Infosphere's Quality Product

Moderators: chulett, rschirm

Post Reply
iHijazi
Participant
Posts: 45
Joined: Sun Oct 24, 2010 12:05 am

Duplicate Job Recommendation

Post by iHijazi »

Hello guys,

This is not an issue related post, but more to suggestions on what you think the best approach is.

We have a table about 60+M records, and the client needs to have some statistics about duplicate in this table, and later on remove.

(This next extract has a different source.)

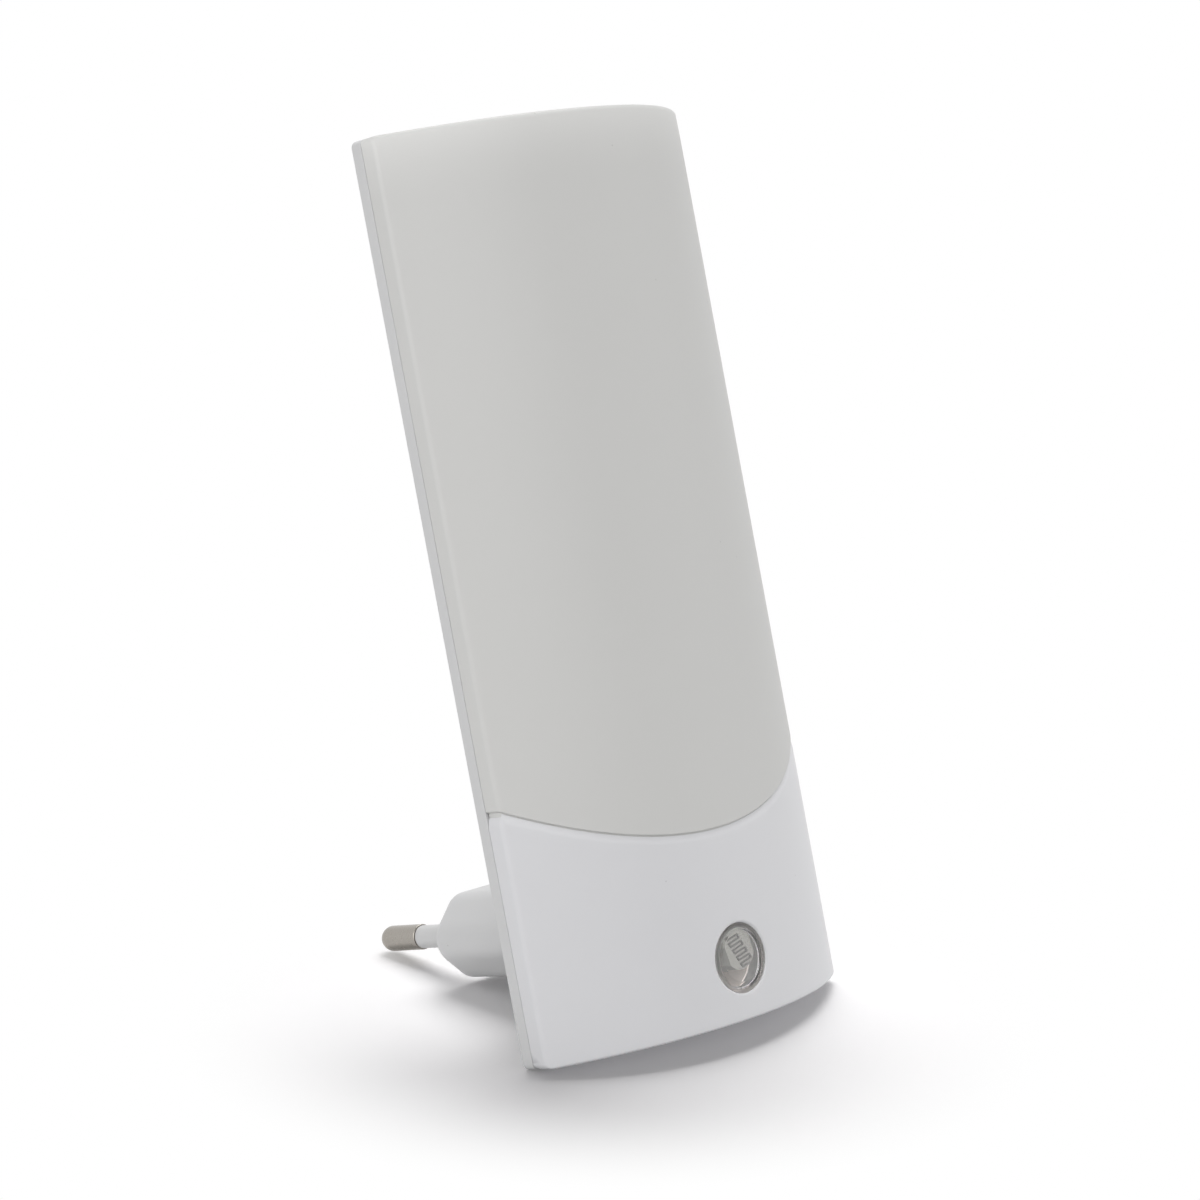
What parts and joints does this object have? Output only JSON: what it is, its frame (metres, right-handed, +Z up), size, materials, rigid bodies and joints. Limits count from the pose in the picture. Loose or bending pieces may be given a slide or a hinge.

There are four rules to find duplicates on this table:
1. First two parts of full Arabic name, nationality, year of birth and an ID number. All those columns reside on the same table, but the ID number is on a different table, and it's 1-to-many. As in, the person can have multiple IDs, with different types. Obviously, the first three should match, and for the ID, at least one record of the many should match to call it a duplicate.
2. First two parts of full English name, nationality, year of birth and mother's Arabic name.
3. Full Arabic name, nationality, year of birth, and mother Arabic name.
4. Full English name, nationality, year of birth and mother's English name

The above four rules are OR. As in, if any of them is passed, then a duplicate is valid. The last 3 are somehow straight forward, but the first is a bit challenging.

If you have such a case, what is the approach you would take to make the report happen using QualityStage?

It would be highly appreciate to share with me your thoughts and experience, and the steps you would take.

Thank you for any input, I'm still kicking my way through in QS after years in working with DS.

-Issam
Not only thoughts, but a little bit of experience.
iHijazi
Participant
Posts: 45
Joined: Sun Oct 24, 2010 12:05 am

Post by iHijazi »

Well, since no one tried to comment on this, I think I'll go with my logic :)

Steps:
1. Prepare test data, if you have millions, it would be good idea to generate something around 25,000 or more. The more means slower testing.
2. You need to do Frequency job for this sample data.
3. You need to create a Specification using Match Designer. And for match type, choose Unduplicate Dependent.
4. Do the Test Environment configuration and test your test data/freq, write down best score that match your expectations. You may need to spend good time on this till you figure out best method and scores.
5. Do Frequency job for your whole data
6. Create a new job which has the unduplicate stage, attach it to the Specification we created above.
8. Load your results (the ones you need).

That's generally speaking.

Hope this also helps a newbie QS like myself.
Not only thoughts, but a little bit of experience.
Post Reply